On the edge of a commuter town, a 27-year-old lives with parents in a paid-off family home. They contribute to household bills but pay no formal rent and can save hundreds of pounds a month. Over several years they build up a deposit, helped by a Lifetime ISA bonus and small gifts from relatives. When mortgage rates fall and a new-build development opens nearby, they secure a flat in their early thirties. Their route to ownership depends less on the market and more on family assets and geography.

None of these examples are extreme. They show how similar earnings can lead to very different outcomes depending on housing costs, family wealth and location.

Conclusion

Generation Rent is no longer a slogan. It is a description of how millions of young adults live today. Some indicators have improved: home ownership rates among young adults have edged up from their mid-2010s low, mortgage rates are down from recent peaks, and new laws will give renters stronger rights and more security.

Yet the structural barriers remain daunting. High rents swallow incomes. Deposits are large and rising. Housebuilding still falls short of stated ambitions. Income growth is weak by historic standards, and the benefits of the recovery have flowed unevenly across the income distribution.

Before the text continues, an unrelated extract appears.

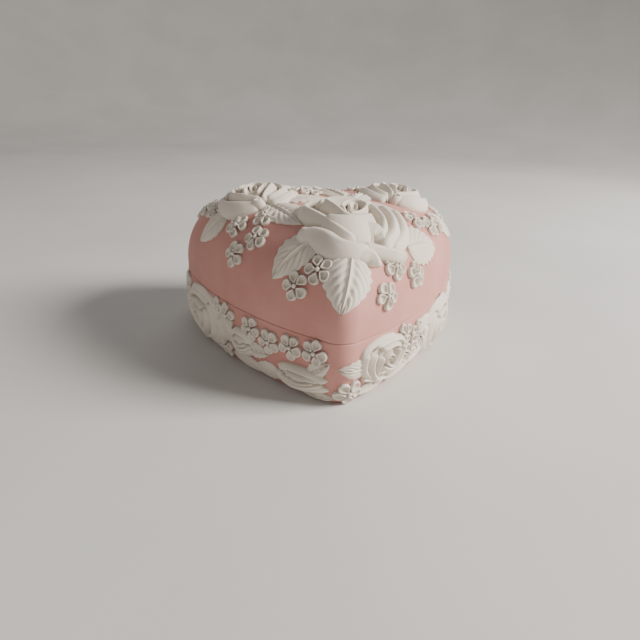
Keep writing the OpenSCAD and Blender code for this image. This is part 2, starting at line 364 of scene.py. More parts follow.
def hollowGroup():
    # painted shade: a darker tint of the clay in the hollows, where ambient occlusion is low; and paler sharp
    # convex edges
    group, into, out = nodeGroup(
        "paintedHollowShade",
        [("Colour", "NodeSocketColor", (1, 1, 1, 1)),
         ("HollowShadeColour", "NodeSocketColor", (0.3, 0.3, 0.25, 1)),
         ("Amount", "NodeSocketFloat", 0.5),
         ("EdgeColour", "NodeSocketColor", (1, 1, 1, 1)),
         ("EdgeAmount", "NodeSocketFloat", 0.2)],
        [("Colour", "NodeSocketColor")])
    # painted shade: ambient occlusion finds the hollows, and they are darkened
    shade = group.nodes.new("ShaderNodeAmbientOcclusion")
    shade.samples = 8
    shade.inputs["Distance"].default_value = 3.2 * mm
    hollow = rangeNode(group, shade.outputs["AO"], 0.25, 0.95, 1.0, 0.0)
    geometry = group.nodes.new("ShaderNodeNewGeometry")
    # sharp convex edges, found by pointiness, are made paler
    edge = rangeNode(group, geometry.outputs["Pointiness"], 0.505, 0.56)
    shadedHollows = mathNode(group, "MULTIPLY", hollow, into.outputs["Amount"])
    colour = mixColour(group, shadedHollows, into.outputs["Colour"], into.outputs["HollowShadeColour"])
    paleEdges = mathNode(group, "MULTIPLY", edge, into.outputs["EdgeAmount"])
    colour = mixColour(group, paleEdges, colour, into.outputs["EdgeColour"])
    group.links.new(colour, out.inputs["Colour"])
    return group


def clayMaterial(name, look, grain, hollowShade):
    material = bpy.data.materials.new(name)
    material.use_nodes = True
    tree = material.node_tree
    shader = tree.nodes["Principled BSDF"]
    place = tree.nodes.new("ShaderNodeTexCoord")
    tooth = tree.nodes.new("ShaderNodeGroup")
    tooth.node_tree = grain
    tree.links.new(place.outputs["Object"], tooth.inputs["Vector"])
    tooth.inputs["Fine"].default_value = look["fine"]
    tooth.inputs["Pits"].default_value = look["pits"]
    cloudy = rangeNode(tree, tooth.outputs["Mottle"], 0.3, 0.7)
    colour = mixColour(tree, cloudy, look["deep"], look["pale"])
    # painted shade in the pinholes: the clay is darkened where the pits are
    pitShade = mathNode(tree, "MULTIPLY", tooth.outputs["PitMask"], look["pitShadeAmount"])
    colour = mixColour(tree, pitShade, colour, look["pitShadeColour"])
    # painted shade in the hollows, and paler sharp convex edges
    hollowShading = tree.nodes.new("ShaderNodeGroup")
    hollowShading.node_tree = hollowShade
    tree.links.new(colour, hollowShading.inputs["Colour"])
    hollowShading.inputs["HollowShadeColour"].default_value = look["hollowShade"]
    hollowShading.inputs["Amount"].default_value = look["hollowShadeAmount"]
    hollowShading.inputs["EdgeColour"].default_value = look["edgeColour"]
    hollowShading.inputs["EdgeAmount"].default_value = look["edgeAmount"]
    tree.links.new(hollowShading.outputs["Colour"], shader.inputs["Base Color"])
    rough = mathNode(tree, "ADD", mathNode(tree, "MULTIPLY", cloudy, look["roughSpread"]), look["rough"])
    tree.links.new(rough, shader.inputs["Roughness"])
    bump = tree.nodes.new("ShaderNodeBump")
    bump.inputs["Strength"].default_value = look["bump"]
    bump.inputs["Distance"].default_value = 0.12 * mm
    tree.links.new(tooth.outputs["Height"], bump.inputs["Height"])
    tree.links.new(bump.outputs["Normal"], shader.inputs["Normal"])
    shader.inputs["Specular IOR Level"].default_value = look["specular"]
    shader.inputs["Sheen Weight"].default_value = look["sheen"]
    shader.inputs["Sheen Roughness"].default_value = 0.6
    return material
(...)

By 2035, many of today’s under-35s will own homes, but ownership is likely to be more concentrated and conditional than in the past. Those with stable careers, partners and parental support will have the best odds. Those without these advantages may face decades of renting, even if headline “affordability” statistics suggest that conditions have improved.

The signals to watch over the next few years are clear: whether housing supply genuinely accelerates; whether rents fall back towards the 30% income benchmark; how far income growth outpaces house prices; and whether political appetite emerges for deeper reforms to land, tax and planning.

If these indicators move in the right direction, Generation Rent could still become Generation Owner by mid-century. If they do not, the UK may be on course for a more permanent tenure divide, with profound consequences for wealth, politics and social cohesion.